We stayed there for two nights – it was really cool but we were then off on the tour. It was myself, another guy named Adam and I think 10 young female traveler with 2 guides all packed into Toyota land cruisers set to drive through the desert and see strange surroundings, have a lot of laughs, take a lot of pictures and …. drove, and drove, and drove. No roads to speak of – for 3 days straight. It started out in a train graveyard. Rail transit of raw materials was a big deal in this area at the turn of last century. Not so much any more but the train graveyard is still here.
Next up was the actual salt flats. First they showed us where the locals rake up salt into piles, let it dry, bag it and sell it. Really. This is where your salt comes from. (if you’re lucky that is)
After that came the cool part where we took the fun pictures – I already posted the pictures from the part of the desert where you can create optical illusions in photos – check that blog to see more – here’s a reminder 🙂
The next stop on the tour was a mind blowing illusion – but it was real. You see, the whole desert was once covered in water – and – there’s still an island in the middle of it. A literal island – in the middle of a hundred miles of salt. The island is populated with cactus and when you are walking on the island it feels as if the salt desert is an ocean around you. Check it out:
After several hours of driving we sadly reached the edge of the actual salt flat and got back to civilization (or something like that). We unloaded at another building made of salt although this one wasn’t quite as 5 star it was lots of fun with our new friends and the scenery was phenomenal. A killer sunset was followed by epic stars and a night photo shoot with myself and Adam who is a photo geek as well. Oh yeah – there was an abandoned truck and a cross there too… Here’s some of the results:
And here was dinner at the not-quite 5 star but still really great – salt hotel:
We woke up the next morning really early – I can’t remember – I think it was like 6AM – or maybe 5AM – and we drove. A lot. I love driving and I loved this but we drove a lot. And then we drove some more. We saw great llamas:
Here’s a picture of our guide Rolando with the guy that owns those llamas. Rolando was a trip. I got to know Rolando pretty well and I don’t think that I can do justice to anything that he told me about the person that he is. This picture says a lot – but it also doesn’t even scratch the surface. I can say that every single one of us was happy to have Rolando as a guide and that we saw many other people on the same tour and no one had a guide like him.

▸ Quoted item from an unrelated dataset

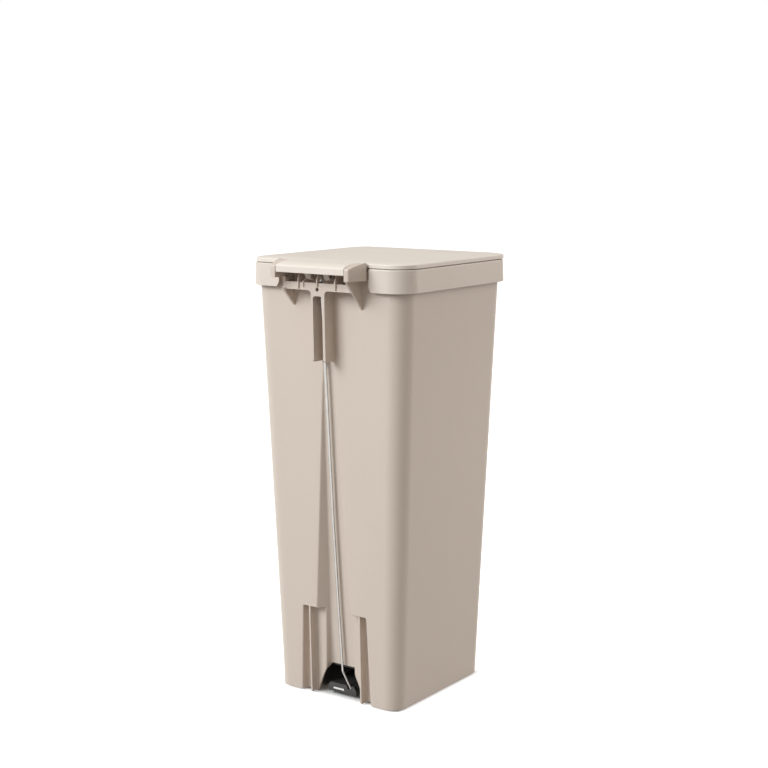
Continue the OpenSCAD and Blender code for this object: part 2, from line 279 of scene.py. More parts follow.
shell = loft("body_shell_visual", shell_rings())
arch_half = [(44, skirt_z - 2), (44, skirt_z), (35, 25), (24.5, 48)]
arch = rounded(arch_half + [(-x, z) for x, z in reversed(arch_half)], [0, 0, 6, 2, 2, 6, 0, 0],
               [0, 0, 4, 3, 3, 4, 0, 0])
pedal_gate = rounded(
    [(-54, skirt_z - 3), (54, skirt_z - 3), (54, 46), (-54, 46)], [0, 0, 9, 9], [0, 0, 6, 6])
combine(shell, [
    prism("arch", arch, 80, 130, "Y"),
    prism("pedal_gate", pedal_gate, -140, -100, "Y"),
], "DIFFERENCE")

foot_at = [(x, y) for x in (-92, 92) for y in (-94, 94)]
screw_at = [(-53.5, -76), (53.5, -76), (-53.5, 66), (53.5, 66)]
foot_top = 4.0
boss_low = 46.5
foot_posts = [prism("foot_post", circle(at, 9), foot_top, bin_floor + 1, "Z") for at in foot_at]
combine(shell, foot_posts, "UNION")
screw_bosses = [prism("screw_boss", circle(at, 5), boss_low, bin_floor + 1, "Z") for at in screw_at]
combine(shell, screw_bosses, "UNION")
foot_sockets = [prism("foot_socket", circle(at, 3), foot_top - 1, foot_top + 9, "Z") for at in foot_at]
combine(shell, foot_sockets, "DIFFERENCE")


class Signal:
    """One output of a material's nodes, which can be used in sums like a number."""

    def __init__(self, finish, socket):
        self.finish = finish
        self.socket = socket

    def maths(self, operation, first, second):
        return self.finish.node("ShaderNodeMath", {"operation": operation}, {0: first, 1: second})

    def __add__(self, other):
        return self.maths("ADD", self, other)

    def __radd__(self, other):
        return self.maths("ADD", other, self)

    def __sub__(self, other):
        return self.maths("SUBTRACT", self, other)

    def __rsub__(self, other):
        return self.maths("SUBTRACT", other, self)

    def __mul__(self, other):
        return self.maths("MULTIPLY", self, other)

    def __rmul__(self, other):
        return self.maths("MULTIPLY", other, self)


class Finish:
    """A surface finish: its material, its shader, and the nodes that vary it."""

    def __init__(self, name, **constants):
        self.material = bpy.data.materials.new(name)
        self.material.use_nodes = True
        self.tree = self.material.node_tree
        self.shader = self.tree.nodes["Principled BSDF"]
        for socket, value in constants.items():
            self.set(self.shader.inputs[socket.replace("_", " ")], value)

    def set(self, socket, value):
        if isinstance(value, Signal):
            self.tree.links.new(value.socket, socket)
        elif socket.type == "RGBA":
            socket.default_value = (*value[:3], 1)
        else:
            socket.default_value = value

    def node(self, kind, settings, sockets, output=0):
        """Adds a node: its settings first, then the values or links of its sockets."""
        node = self.tree.nodes.new(kind)
        for key, value in settings.items():
            setattr(node, key, value)
        for key, value in sockets.items():
            self.set(node.inputs[key], value)
        return Signal(self, node.outputs[output])

    def place(self, *stretch):
        """Where a point of the piece is, in metres; a stretch makes a pattern finer along an axis."""
        spot = self.node("ShaderNodeTexCoord", {}, {}, "Object")
        if not stretch:
            return spot
        return self.node("ShaderNodeVectorMath", {"operation": "MULTIPLY"}, {0: spot, 1: stretch})

    def cloud(self, spot, scale, detail=2.0):
        """A soft random pattern from 0 to 1 with this many patches to the metre."""
        return self.node("ShaderNodeTexNoise", {}, {"Vector": spot, "Scale": scale, "Detail": detail})

    def between(self, share, low, high, start=0.0, end=1.0):
        """A value that goes from low to high as share goes from start to end."""
        return self.node("ShaderNodeMapRange", {"interpolation_type": "SMOOTHSTEP"}, {
            "Value": share, "From Min": start, "From Max": end, "To Min": low, "To Max": high})

    def blend(self, share, first, second):
        """A mix of two colours."""
        return self.node("ShaderNodeMix", {"data_type": "RGBA"}, {0: share, 6: first, 7: second}, 2)

    def relief(self, height, depth):
        """Gives the surface a relief whose height of 0 to 1 is this many metres deep."""
        self.feed("Normal", self.node("ShaderNodeBump", {}, {
            "Height": height, "Distance": depth, "Strength": 1.0}))

    def feed(self, socket, value):
        self.set(self.shader.inputs[socket], value)


def rgb(red, green, blue):
    """A colour given as it looks on a screen, from 0 to 255, as linear light."""
    return tuple(
        c / 255 / 12.92 if c / 255 <= 0.04045 else ((c / 255 + 0.055) / 1.055) ** 2.4
        for c in (red, green, blue))


def moulded(name, colour, deep, roughness, grain, **constants):
    """Satin moulded plastic: a fine eroded grain, faint flow marks and a slightly uneven gloss."""
    finish = Finish(name, **constants)
    flow = finish.cloud(finish.place(1, 1, 0.3), 16, 3)
    mottle = finish.cloud(finish.place(), 210, 3)
    pores = finish.cloud(finish.place(), 1500, 2)
    tone = finish.between(0.6 * flow + 0.4 * mottle, 0, 1, 0.3, 0.7)
    finish.feed("Base Color", finish.blend(tone, deep, colour))
    finish.feed("Roughness", roughness + 0.16 * (flow - 0.5) + 0.12 * (pores - 0.5))
    finish.relief(pores + 0.9 * mottle + 1.5 * flow, grain)
    return finish.material


body_plastic = moulded(
    "satin_beige_plastic", (0.665, 0.575, 0.50), (0.65, 0.56, 0.485), 0.40, 0.00006, IOR=1.49)
fasten(shell, body_plastic, "bin", "body_shell")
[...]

We stopped at a small town in the middle of this nowhere land desert that day to buy some supplies. Here’s a picture of a woman who lived there. This is what a lot of the women in Bolivia look like, dress like, live like. This was legit.
We also saw a lot of these Vicunas – wild relatives of Llamas that don’t survive when people historically tried to domesticate them!
After another couple of hours we found ourselves … in the middle of nowhere, racing a train that was racing across the desert.
We were at about 14,000 feet. At this altitude it’s really obvious how hard it is to breath. If you move faster than a walk you start to breath in a way that you just aren’t used to. Even though we had been at elevation in Peru and had done lots of hiking this was still .. different. I can’t imagine for people who didn’t get themselves aclimated. Anyhow, here were some pics from that part of the trip:
I feel like this is getting to be long – but it was a long trip. Maybe I will complete the words for the rest of this day and then add the pictures – because we drove across Bolivia for 12 hours that day – or close. We stopped at places – but we toured for 10 hours. We saw all of the following: lagoons in the mountains with flamingos; an active volcano; weird rock formations; lots of wild llama-related animals called vicunas (they were everywhere); a wifi sign in a crazy remote place; foxes running the desert; mountains with 7 colors of minerals; landscapes that looked like mars; absolutely insane guys riding touring bicycles through this wasteland; rock trees; giant rock lizards; chinchillas; geo-thermal geysers; more lakes made of poisonous materials, again with flamingos …. and … I’m missing stuff but maybe you get the point. Here are some photo highlights:
The last bit of the day was a visit to a geothermal area. If you’ve never been to one of these just think of steam that smells of rotten eggs coming out of deep pits and a bit of heat and you’re there! This one had the additional feature of being absolutely in the middle of nowhere. Nada, nothing, just rocks for miles.
Finally that night we arrived at a place with an amazing hot spring fed pool that didn’t smell at all – we sat under the night stars and it was wonderful. Sadly, it turned not so wonderful and we had a strange encounter with a fake cop and some other locals who were drunk as hell and wanted to hang out with the girls. Thankfully nothing really bad happened but let’s just say it was not the best end to a great day. No pictures available.
The next day it was all over within a couple of hours. We saw the sun rise, they drove us to the border of Chile, dropped us with tickets to get on a bus to Chile and it was done – just memories and photos at this point – but great ones on both counts.